What is a Conservative party conserving? What is a Conservative party in an age of accelerating change? An oxymoron, a reflex, an obsolete emotion? And, by the same token, what is Labour in an age of automation and artificial intelligence where people are much more than workers, where work itself might play a different role in life? Is Labour, like Conservative, just the same: a brand, an idea that’s out of date? The two political parties forged in the industrial revolution must surely look, both to Blair and Hague, like shire horses in the age of the motorcar, soon to be overtaken. 

But overtaken by what? Because politics never rests. Science and technology are going to cleave new dividing lines. Simply put, the factories of the industrial revolution forged the politics of capital vs labour, Left vs Right that dominated the 19th and much of the 20th centuries. Those evolved into arguments over public ownership vs private enterprise, state vs market arguments in the postwar years. And then after the fall of the Berlin Wall came the age of globalisation and with it, what Tony Blair defined as a political dividing line between open and closed, parties that wanted open societies and economies, ones that wanted to close and keep control and the world at bay.
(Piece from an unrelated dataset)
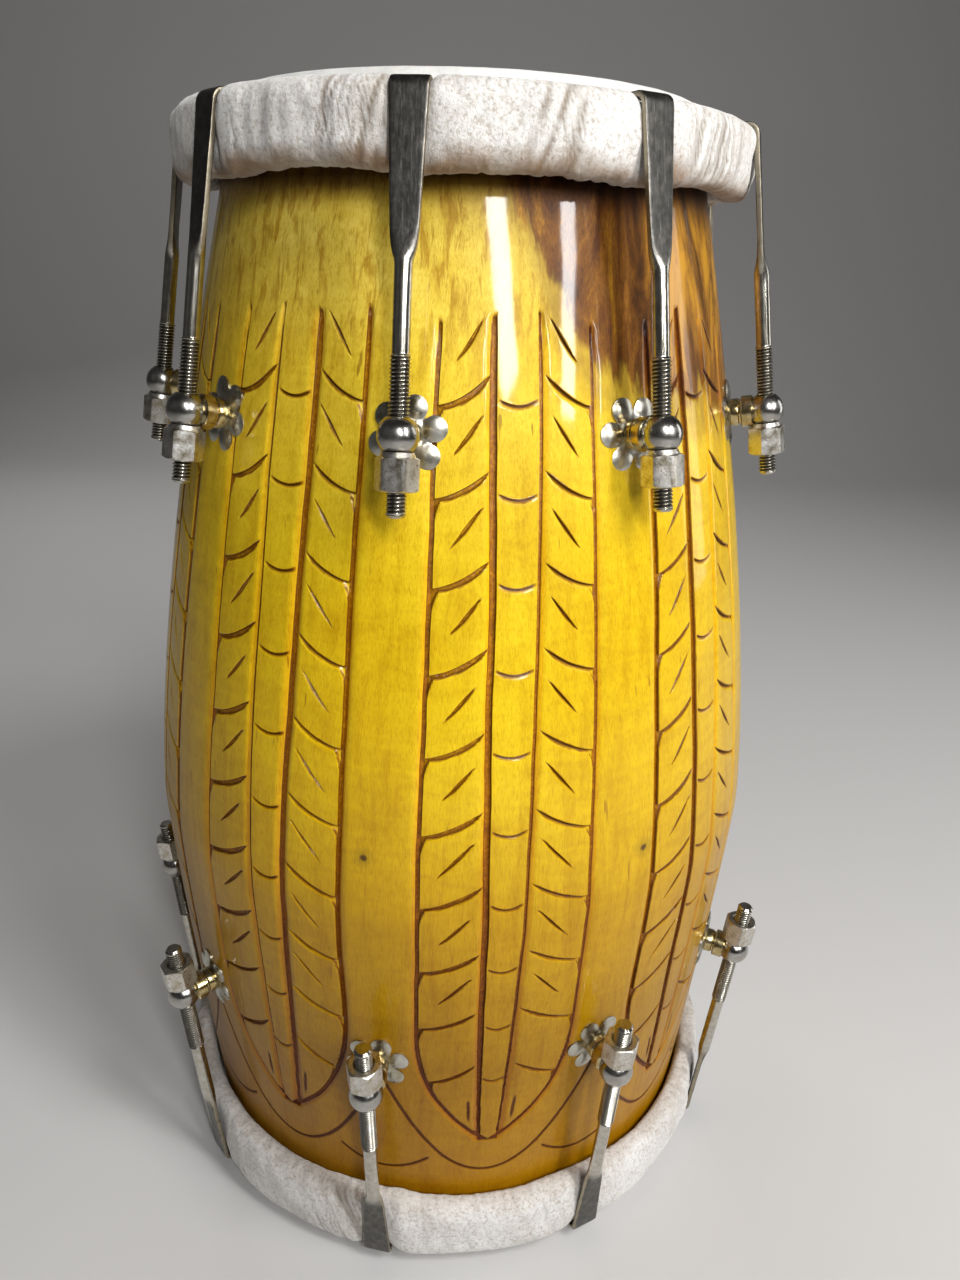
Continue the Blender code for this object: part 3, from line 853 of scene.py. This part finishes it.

Surely the accelerating and exponential power of science and technology is going to create a new political dynamic again, an evolution in politics, but to what? To me, it looks like the logical extension of left and right will be an argument that pits society vs the individual, shared interests against personal freedom, the public interest vs the human interest. But it’s hard to know now. It’s the argument, funnily enough, I’d love to hear between Tony Blair and William Hague. What is the evolution of left and right in the age of science and technology? They don’t spell it out in the New National Purpose. But then, there’s no “technical recommendation” for politics.